Statistics from the Department for the Transport (DfT) showed that in 2018 the average car speed on the city's A-roads was 17.7mph, down from 18.4mph in 2015.

This meant there was an average delay of 80.6 seconds per vehicle per mile - almost double the average in England of 47.3 seconds and up from 72.6 in the city three years prior. Nationally drivers were reaching speeds of 24.9mph on A-roads, and 27.8mph in Hampshire.

Portsmouth City Council's assistant director for transport, Pam Turton, explained that some of this was due to the average 30mph limit in the city.

She said: 'Portsmouth has no A-roads where a national speed limit is applied. Typically, urban roads in cities experience slower traffic speeds in part due to congestion but also because these A-roads have higher numbers of side roads resulting in increased conflict between turning movements at junctions.'

For self-employed taxi driver Matt Cane, who is based in Havant, delays in the city have an impact on his job. 'I know that when I'm going for one job to another in Portsmouth it is going to take a lot longer than it would somewhere else,' the 38-year-old said.

'But when you're driving in a city like Portsmouth you do expect it, due to it being one of the most densely populated cities in the UK.'

He added: 'The roads outside the city have definitely become slower and more congested in that time though.

'It's good that we have bus lanes in the city that can also be used by taxis but I wonder if a system where cars can use them outside peak times would also work.'

Friends of the Earth coordinator for Portsmouth, Rachel Hudson, believed that encouraging more people to walk around the city was part of the solution. 'Walking is a great option for travel in the city,' she said.

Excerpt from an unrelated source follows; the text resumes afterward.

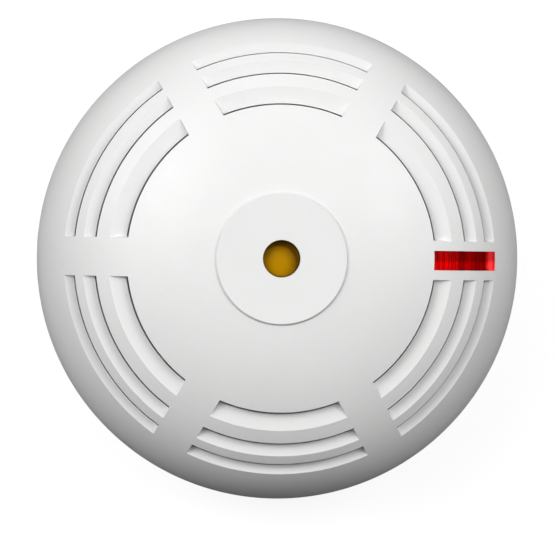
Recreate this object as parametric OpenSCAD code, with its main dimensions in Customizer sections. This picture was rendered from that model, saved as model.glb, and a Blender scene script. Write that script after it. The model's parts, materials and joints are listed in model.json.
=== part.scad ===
// Point heat detector: a louvred dome head that twists onto a mounting base.
// The mounting face lies on z = 0 and the sensor nose points along +Z.
// Millimetres throughout. Each module is one physical piece, drawn where it is fitted.

/* [Head] */
// Widest diameter of the head
head_d = 108; // [106:0.5:110]
// Height from the mounting face to the flat of the nose
total_h = 61; // [60:0.5:63]
// Squareness of the dome's outline, where 2 is a plain ellipse
dome_n = 2.3; // [2.2:0.05:2.4]
// Wall of the front cover
cover_t = 1.8; // [1.6:0.1:2.0]
// Radius of the flat disc on the nose
nose_r = 14.3; // [13:0.1:15]
// Radius of the hole that the sensor cap looks through
sensor_hole_r = 4; // [3.8:0.1:4.2]

/* [Louvres] */
// Width of each plain spoke between two louvred sectors
spoke_w = 8.3; // [7:0.1:9]
// Radius of the innermost slot's lip
louvre_in_r = 33; // [32.6:0.1:33.4]
// Radius where the outermost slot's floor meets the dome
louvre_out_r = 47; // [46.8:0.1:47.2]
// Thickness of the lip that overhangs each slot
lip_t = 1; // [0.8:0.1:1.1]

/* [Indicator] */
// Width of the red light guide's lens
lens_w = 4.1; // [3.6:0.1:4.4]

/* [Base] */
// Height of the base's side wall
base_h = 13; // [12.6:0.1:13]
// Radius of the cable entry
cable_r = 11; // [9:0.5:12]
// Spacing of the fixing slots along X
slot_spacing_x = 60; // [58:0.5:62]
// Spacing of the fixing slots along Y
slot_spacing_y = 50; // [48:0.5:52]
// Width of a fixing slot
slot_w = 4.4; // [4:0.1:5]
// End-to-end length of a fixing slot
slot_l = 12; // [10:0.5:12]
// How far the head turns from locked to free, in degrees
twist_deg = 20; // [18:0.5:22]

/* [Hidden] */
$fn = 96;
TINY = 0.01;                     // overlap between shapes that join
CUT = 1;                         // how far a cut runs past the surface that it opens

// ---- Front cover -----------------------------------------------------------
head_r = head_d / 2;
widest_z = 25.5;                 // height of the head's widest ring
skirt_z = 13.8;                  // lower edge of the skirt
skirt_draft = 0.5;               // how far the skirt draws in towards its lower edge
skirt_chamfer = 0.6;
nose_step = 0.65;                // how far the nose disc stands out of the dome
nose_bevel = 0.45;
inner_r = head_r - cover_t;
dome_rise = (total_h - nose_step - widest_z) / dome_share(nose_r / head_r);
inner_rise = dome_rise - cover_t;

// The three rows of slots, as shares of the louvred band's width
louvre_band = louvre_out_r - louvre_in_r;
slot_lip_r = [for (share = [0, 0.49, 0.83]) louvre_in_r + share * louvre_band];
slot_out_r = [for (share = [0.29, 0.7, 1]) louvre_in_r + share * louvre_band];
slot_gap = 0.45;                 // seen from the front, between a lip and its floor
lip_relief = 2.5;                // how far the underside is thinned behind the first lip
spoke_angles = [0, 60, 120];
row_steps = 3;                   // straight stretches along each slot or ridge
dome_steps = 10;                 // along the plain dome
edge_steps = 9;                  // round the head's widest ring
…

'Not only does it reduce NO2 and CO2 emissions but it is better for people's health and wellbeing. However, the amount of traffic in Portsmouth puts people off because the streets are polluted and noisy.

'Wider pavements, benches and trees will help towards making Portsmouth a more pedestrian-friendly place.'

Part of the council's plan to tackle congestion and air pollution involves improving other modes of transport.

Ms Turton added: 'In the long-term, the council recognises the need to reduce the number of vehicles on our roads and encourage increased uptake of more sustainable travel modes such as bus, walking and cycling.

'Portsmouth has been shortlisted as one of 12 cities to bid for funding from the Transforming Cities Fund; which, if successful, will facilitate a new bus rapid transit network as well as improved walking and cycling connections across the city and into the wider area.'

Figures from the DfT were gathered using GPS data.